About


Welcome, hi, good day, hello, what's up?! I'm the Sketchwhale!
I make games, talk about them, draw comics and post sketches.

onsdag den 6. februar 2013

Thoughts on Puzzle Retreat


In Puzzle Retreat for iOS the player slides his or her finger across blocks, which in turn slides across a board to fill out holes. The challenge is in figuring out the order. The joy is in the tactility of moving the blocks and result of sliding and solving the puzzle that each level consists of.

But a question arised after I had a brief moment to consider the mechanics. See there is little to no replay-value in each level and most levels are only a momentary challenge. Purchasing all the moderately priced level packs gives plenty of levels to invest in, but little joy comes from the puzzles themselves. Joy actualy all resides in in the tactility and the feeling of completion.
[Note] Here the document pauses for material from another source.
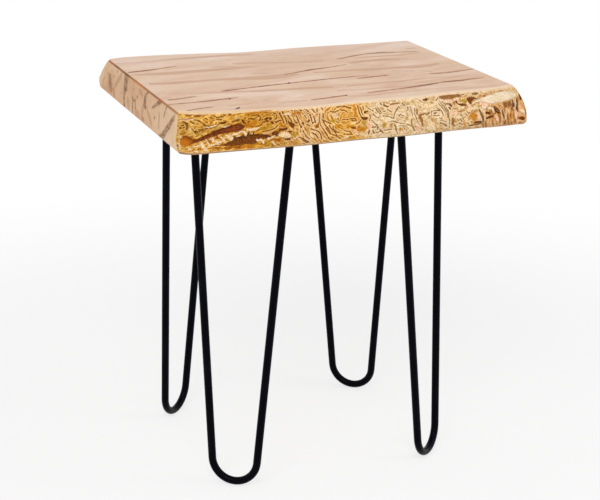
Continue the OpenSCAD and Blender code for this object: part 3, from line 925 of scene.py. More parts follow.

Is this a fault though? In part, yes. See though there is a good degree of content, the individual levels are not rewarding. I never feel like I achieve a sense of masterful deduction in regards to the games mechanics. I simply engage and fiddle until all the blocks fall into place. Occasionally there is the single level that lets me figure out a solution. But random sliding sadly serves just as well in most cases

Compare this to other logic-puzzle-games such as Sudoku, crosswords or Picross for the Nintendo DS. Each level in such a puzzle is a rather large deductive operation that fills me with a larger sense of joy from deducing the solution.

Perhaps it is a question of being a sellable product: If the puzzles explore the mechanic to a rewarding degree, they will probably neccesarily become more challenging and thereby alienate customers.

But the small filler-size puzzles weigh the game down and obfuscates the beauty that is possible with this concept. Perhaps investing in upcoming level packages will justify the game because the sliding mechanic truly is engaging and and nicely tactile.

As an aside, it rubs me the wrong way to a great degree that the developer talks of the game as being minimalistic, when in fact the visual side of the game is so extravagantly using skeuomorphism to achieve its tangibility.